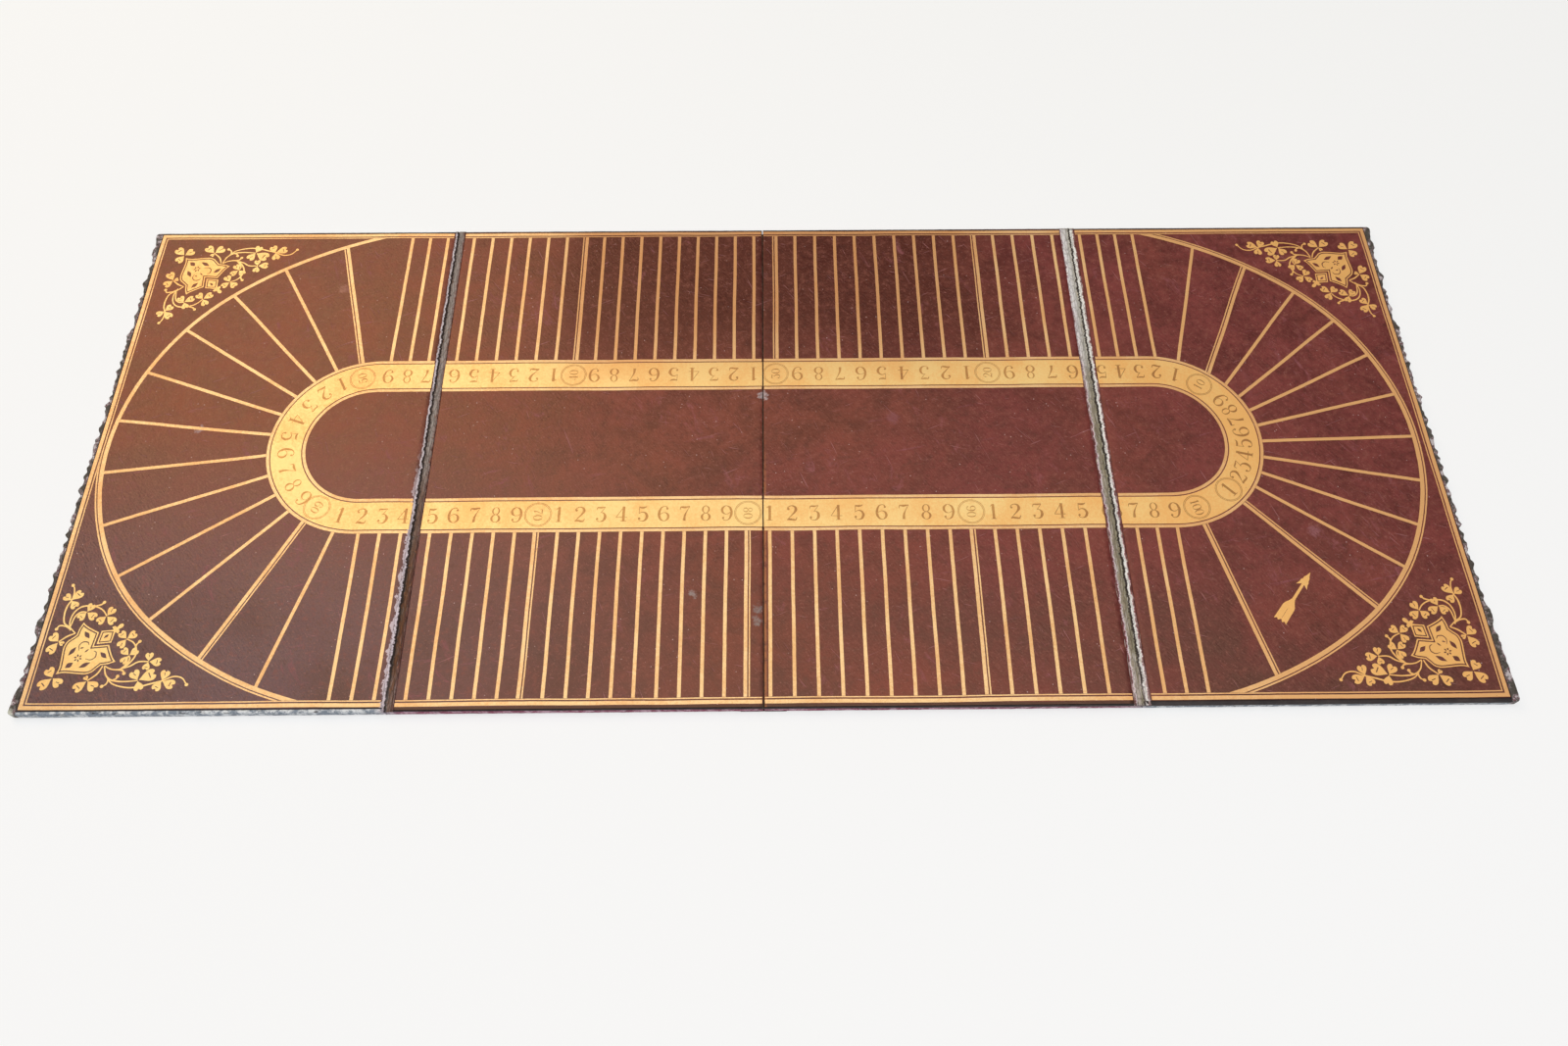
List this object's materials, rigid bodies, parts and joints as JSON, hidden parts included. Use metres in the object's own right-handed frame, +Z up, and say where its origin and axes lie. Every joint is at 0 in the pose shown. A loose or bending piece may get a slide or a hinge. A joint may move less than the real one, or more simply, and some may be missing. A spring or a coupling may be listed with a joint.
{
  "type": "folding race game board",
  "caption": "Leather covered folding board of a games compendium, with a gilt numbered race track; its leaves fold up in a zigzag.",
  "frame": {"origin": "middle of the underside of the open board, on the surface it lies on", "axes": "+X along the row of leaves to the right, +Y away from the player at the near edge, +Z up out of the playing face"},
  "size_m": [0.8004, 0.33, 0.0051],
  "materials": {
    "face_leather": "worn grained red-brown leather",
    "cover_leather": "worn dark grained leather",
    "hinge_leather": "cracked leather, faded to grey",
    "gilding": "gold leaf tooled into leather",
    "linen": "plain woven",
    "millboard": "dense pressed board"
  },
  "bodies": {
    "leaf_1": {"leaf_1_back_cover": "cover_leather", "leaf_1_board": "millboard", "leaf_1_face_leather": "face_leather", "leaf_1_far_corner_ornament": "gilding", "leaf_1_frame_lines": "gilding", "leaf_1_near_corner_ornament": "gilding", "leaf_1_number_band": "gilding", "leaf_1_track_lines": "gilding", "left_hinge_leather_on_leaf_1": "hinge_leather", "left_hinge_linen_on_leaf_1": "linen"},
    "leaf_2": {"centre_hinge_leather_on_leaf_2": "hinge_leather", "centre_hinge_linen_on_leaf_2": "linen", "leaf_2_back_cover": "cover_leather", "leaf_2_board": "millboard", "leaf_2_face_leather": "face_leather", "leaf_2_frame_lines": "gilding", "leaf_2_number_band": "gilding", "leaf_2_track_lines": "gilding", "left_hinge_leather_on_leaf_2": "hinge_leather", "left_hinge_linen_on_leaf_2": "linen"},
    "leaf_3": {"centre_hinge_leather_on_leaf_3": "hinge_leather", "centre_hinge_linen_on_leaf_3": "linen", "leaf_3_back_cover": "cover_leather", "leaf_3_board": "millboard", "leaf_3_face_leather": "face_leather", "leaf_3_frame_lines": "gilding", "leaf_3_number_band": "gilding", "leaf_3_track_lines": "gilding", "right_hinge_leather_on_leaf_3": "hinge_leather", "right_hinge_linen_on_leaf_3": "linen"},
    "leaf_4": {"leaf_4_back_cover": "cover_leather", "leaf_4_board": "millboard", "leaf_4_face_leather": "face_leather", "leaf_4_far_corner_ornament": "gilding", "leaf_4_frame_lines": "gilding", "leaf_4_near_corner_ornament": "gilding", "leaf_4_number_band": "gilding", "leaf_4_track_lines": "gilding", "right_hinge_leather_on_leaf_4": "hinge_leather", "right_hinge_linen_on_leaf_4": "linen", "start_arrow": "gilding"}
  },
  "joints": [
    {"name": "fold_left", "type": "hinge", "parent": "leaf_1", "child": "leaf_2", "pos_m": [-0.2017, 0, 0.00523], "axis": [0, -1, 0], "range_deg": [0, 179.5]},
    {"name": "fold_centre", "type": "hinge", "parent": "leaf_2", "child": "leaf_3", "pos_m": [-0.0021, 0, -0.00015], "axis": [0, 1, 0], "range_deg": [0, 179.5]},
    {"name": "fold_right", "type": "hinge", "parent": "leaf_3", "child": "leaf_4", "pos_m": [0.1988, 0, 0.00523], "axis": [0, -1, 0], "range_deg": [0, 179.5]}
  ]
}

...

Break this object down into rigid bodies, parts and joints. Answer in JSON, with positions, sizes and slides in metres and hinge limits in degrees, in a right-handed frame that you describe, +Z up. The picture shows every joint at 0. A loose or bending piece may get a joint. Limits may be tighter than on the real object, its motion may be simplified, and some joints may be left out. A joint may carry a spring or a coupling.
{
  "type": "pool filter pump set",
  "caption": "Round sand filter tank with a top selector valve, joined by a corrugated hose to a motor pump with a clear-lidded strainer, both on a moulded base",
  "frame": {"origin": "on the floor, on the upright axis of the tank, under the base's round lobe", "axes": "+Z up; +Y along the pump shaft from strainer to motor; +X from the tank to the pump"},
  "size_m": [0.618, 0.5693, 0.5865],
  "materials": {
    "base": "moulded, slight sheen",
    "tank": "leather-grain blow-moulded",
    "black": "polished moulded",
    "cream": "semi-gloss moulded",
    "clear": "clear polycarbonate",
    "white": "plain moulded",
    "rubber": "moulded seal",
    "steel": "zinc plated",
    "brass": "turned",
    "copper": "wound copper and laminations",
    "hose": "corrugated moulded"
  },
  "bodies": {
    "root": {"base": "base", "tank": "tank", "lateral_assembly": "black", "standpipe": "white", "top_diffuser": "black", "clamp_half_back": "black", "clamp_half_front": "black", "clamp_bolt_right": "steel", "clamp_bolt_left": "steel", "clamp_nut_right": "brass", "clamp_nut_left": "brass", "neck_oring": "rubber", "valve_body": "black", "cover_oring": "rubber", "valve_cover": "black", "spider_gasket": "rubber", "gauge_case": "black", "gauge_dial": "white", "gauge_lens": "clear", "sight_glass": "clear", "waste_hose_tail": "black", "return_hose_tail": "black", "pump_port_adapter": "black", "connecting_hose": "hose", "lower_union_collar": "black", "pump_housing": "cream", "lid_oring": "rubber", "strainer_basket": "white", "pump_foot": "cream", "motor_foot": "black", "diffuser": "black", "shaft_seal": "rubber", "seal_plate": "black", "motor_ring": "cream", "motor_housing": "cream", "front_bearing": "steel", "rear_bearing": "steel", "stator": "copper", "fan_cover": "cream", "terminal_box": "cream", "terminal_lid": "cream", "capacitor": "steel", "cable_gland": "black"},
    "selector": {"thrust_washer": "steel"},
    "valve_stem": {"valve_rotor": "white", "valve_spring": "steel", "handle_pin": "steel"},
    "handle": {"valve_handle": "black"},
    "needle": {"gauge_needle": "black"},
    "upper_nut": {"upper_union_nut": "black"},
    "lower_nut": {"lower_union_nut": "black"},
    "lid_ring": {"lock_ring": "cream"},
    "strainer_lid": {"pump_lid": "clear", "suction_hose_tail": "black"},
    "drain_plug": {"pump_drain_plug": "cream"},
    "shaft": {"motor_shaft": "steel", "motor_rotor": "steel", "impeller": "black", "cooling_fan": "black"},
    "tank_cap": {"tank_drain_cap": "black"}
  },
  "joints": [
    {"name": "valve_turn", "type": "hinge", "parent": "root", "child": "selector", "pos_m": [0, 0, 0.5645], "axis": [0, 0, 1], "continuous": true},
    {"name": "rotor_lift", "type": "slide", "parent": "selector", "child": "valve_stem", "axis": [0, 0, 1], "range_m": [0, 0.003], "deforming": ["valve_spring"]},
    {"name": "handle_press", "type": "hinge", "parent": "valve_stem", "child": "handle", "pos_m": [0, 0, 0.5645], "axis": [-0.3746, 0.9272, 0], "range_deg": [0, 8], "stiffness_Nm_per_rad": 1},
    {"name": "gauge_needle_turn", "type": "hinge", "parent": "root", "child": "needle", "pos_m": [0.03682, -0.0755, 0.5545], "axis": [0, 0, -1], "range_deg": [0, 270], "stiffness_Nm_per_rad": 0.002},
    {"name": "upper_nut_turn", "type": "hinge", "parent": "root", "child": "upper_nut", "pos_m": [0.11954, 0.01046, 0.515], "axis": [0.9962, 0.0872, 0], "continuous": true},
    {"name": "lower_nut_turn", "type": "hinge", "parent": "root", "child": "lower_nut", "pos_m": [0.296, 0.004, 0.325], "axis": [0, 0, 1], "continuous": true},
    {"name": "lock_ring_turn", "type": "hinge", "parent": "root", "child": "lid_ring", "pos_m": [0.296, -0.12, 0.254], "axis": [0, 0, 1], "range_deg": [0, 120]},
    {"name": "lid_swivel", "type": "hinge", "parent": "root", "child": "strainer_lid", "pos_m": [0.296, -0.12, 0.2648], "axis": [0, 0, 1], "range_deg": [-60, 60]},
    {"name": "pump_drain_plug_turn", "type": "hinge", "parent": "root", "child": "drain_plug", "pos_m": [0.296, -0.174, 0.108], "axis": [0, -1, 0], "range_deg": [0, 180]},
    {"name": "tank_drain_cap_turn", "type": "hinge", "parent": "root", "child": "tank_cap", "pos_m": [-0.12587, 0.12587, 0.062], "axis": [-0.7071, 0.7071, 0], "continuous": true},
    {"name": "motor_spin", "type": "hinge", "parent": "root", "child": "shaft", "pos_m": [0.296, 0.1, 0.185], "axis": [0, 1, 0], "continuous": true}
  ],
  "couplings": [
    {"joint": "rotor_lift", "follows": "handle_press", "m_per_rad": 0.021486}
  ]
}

**EXERCISE DESCRIPTION**: Locate all lines in the listing above with the word "this". Copy them.

**FINAL ANSWER**:
List this object's materials, rigid bodies, parts and joints as JSON, hidden parts included. Use metres in the object's own right-handed frame, +Z up, and say where its origin and axes lie. Every joint is at 0 in the pose shown. A loose or bending piece may get a slide or a hinge. A joint may move less than the real one, or more simply, and some may be missing. A spring or a coupling may be listed with a joint.
Break this object down into rigid bodies, parts and joints. Answer in JSON, with positions, sizes and slides in metres and hinge limits in degrees, in a right-handed frame that you describe, +Z up. The picture shows every joint at 0. A loose or bending piece may get a joint. Limits may be tighter than on the real object, its motion may be simplified, and some joints may be left out. A joint may carry a spring or a coupling.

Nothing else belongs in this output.